Марианелла понизила голос:
– А ты понимаешь, что у него я учусь больше, чем у тебя?
– В каком это смысле?
– С ним я не теряю времени, папа. Он – единственное интересное, что случилось тут со мной за три года. Вы уезжаете в Колумбию. Почему я должна жить по твоим правилам, если ты на другом конце мира? Ты же сам решил, что мы остаемся. Сам решил, что китайская революция даст нам лучшее образование, чем вы с мамой. И знаешь что? Я с тобой согласна. На сто процентов согласна! Все, что мне нужно, – здесь. Всему необходимому меня научит Китай.
И она выругалась. По-китайски. Отец не понял.
Очень далеко оттуда, далеко от отеля «Дружба» и бассейна, где Марианелла познакомилась с Карлом Круком, далеко от Фаусто Кабреры и его споров с дочерью-подростком страна сотрясалась в конвульсиях.
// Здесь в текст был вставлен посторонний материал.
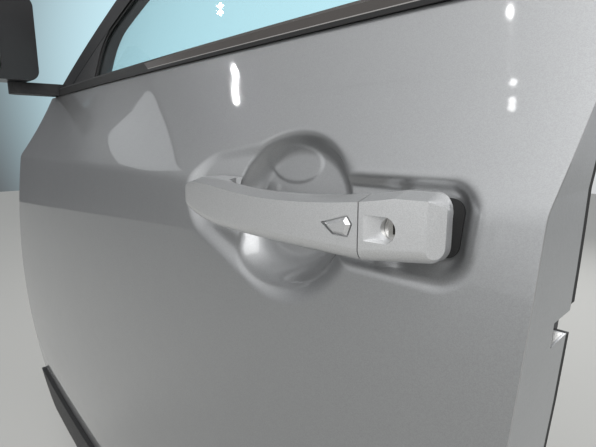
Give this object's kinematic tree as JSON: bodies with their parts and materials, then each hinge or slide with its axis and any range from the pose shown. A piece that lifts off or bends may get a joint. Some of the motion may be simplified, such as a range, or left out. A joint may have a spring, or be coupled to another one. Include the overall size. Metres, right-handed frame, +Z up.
{
  "type": "front door of a sport utility vehicle",
  "caption": "Left front car door with curved metal skin, sprung pull handle in a cup, framed glass, folding mirror, trimmed inside and bolt-on hinges.",
  "frame": {"origin": "middle of the upper hinge's mounting face on the pillar", "axes": "+X towards the rear of the car, +Y towards the inside of the car, +Z up"},
  "size_m": [1.129, 0.4563, 1.1165],
  "materials": {
    "body_paint": "silver metallic clear coat",
    "inner_paint": "silver paint, plainer on the inner panel",
    "black_satin": "black satin",
    "belt_trim": "dark satin strip",
    "grained_plastic": "grained black plastic",
    "glass": "lightly tinted glass",
    "rubber": "matt black rubber",
    "hinge_steel": "painted steel",
    "latch_steel": "plated steel",
    "bracket_plastic": "black glass-filled plastic",
    "key_metal": "bright plated metal",
    "mirror_silver": "mirror",
    "trim_dark": "soft grained charcoal trim",
    "trim_fabric": "woven charcoal cloth",
    "trim_silver": "satin silver trim"
  },
  "bodies": {
    "pillar": {"upper_hinge_pillar_leaf": "hinge_steel", "lower_hinge_pillar_leaf": "hinge_steel"},
    "door": {"outer_panel": "body_paint", "inner_panel": "inner_paint", "window_frame": "black_satin", "sail_panel": "grained_plastic", "glass_run_seal": "rubber", "door_glass": "glass", "outer_belt_moulding": "belt_trim", "inner_belt_seal": "rubber", "lower_cladding": "grained_plastic", "upper_hinge_door_leaf": "hinge_steel", "lower_hinge_door_leaf": "hinge_steel", "latch": "latch_steel", "handle_cap": "body_paint", "key_cylinder": "key_metal", "handle_rear_seal": "rubber", "handle_front_seal": "rubber", "handle_bracket": "bracket_plastic", "mirror_base": "grained_plastic", "trim_panel": "trim_dark", "upper_trim": "trim_dark", "armrest": "trim_fabric", "window_switch_panel": "black_satin", "inner_handle_bezel": "trim_silver", "inner_handle_lever": "trim_silver", "speaker_grille": "grained_plastic", "map_pocket": "trim_dark", "door_weatherstrip": "rubber", "frame_seal": "rubber"},
    "grip": {"grip": "body_paint", "unlock_button": "body_paint"},
    "mirror_head": {"mirror_housing": "black_satin", "mirror_glass": "mirror_silver"}
  },
  "joints": [
    {"name": "door_swing", "type": "hinge", "parent": "pillar", "child": "door", "pos_m": [0.022, -0.045, 0], "axis": [0, 0, -1], "range_deg": [0, 68]},
    {"name": "grip_pull", "type": "hinge", "parent": "door", "child": "grip", "pos_m": [0.801, -0.09, 0.02], "axis": [0, 0, -1], "range_deg": [0, 10], "stiffness_Nm_per_rad": 2, "springref_deg": -17.19},
    {"name": "mirror_fold", "type": "hinge", "parent": "door", "child": "mirror_head", "pos_m": [0.1, -0.075, 0.178], "axis": [0, 0, 1], "range_deg": [0, 60]}
  ]
}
Провал Большого скачка, унесшего миллионы жизней, стоил Мао Цзэдуну лидерства в партии. Преимущество перешло к его политическим противникам: председателю Лю Шаоци и генеральному секретарю партии Дэн Сяопину. Но Мао при поддержке верных ему военных Народно-освободительной армии Китая, в частности Линь Бяо, сместил тех, кто его критиковал, и разработал стратегию для удержания власти. Идеалы Революции, заявил он, в опасности: предатели и ревизионисты угрожают им, и нужно их защитить. В 1963 году Линь Бяо собрал важнейшие речи Мао в маленькую красную книжку, и она оказалась в руках у каждого сторонника революции. Но этого было недостаточно. Летом 1965 года, пока Серхио и Марианелла отдыхали на пляжах Бэйдайхэ, Мао решил переехать в Шанхай, потому что враждебность к нему в Пекине становилась слишком заметна. Из Шанхая он призвал к сопротивлению: буржуи и реакционеры норовят разделаться с Революцией. Нужно ответить. Лучшая защита – нападение.
Стратегия сработала. В апреле, с первым цветами, «Цзефан Цзюньбао», газета Народно-освободительной армии, призвала защитить учение Мао и принять участие в Великой пролетарской культурной революции – так назвали новое движение. В середине мая на заседании Политбюро вернувшийся в Пекин Мао получил всемерную поддержку и были высказаны обвинения против затесавшихся в партию классовых врагов. Их заклеймили ревизионистами и контрреволюционерами, а народу сообщили о скрытой угрозе диктатуры буржуазии. Народу предстояло защищаться, и для этого требовалось установить личности предателей, вывести их на чистую воду и подвергнуть безжалостному наказанию.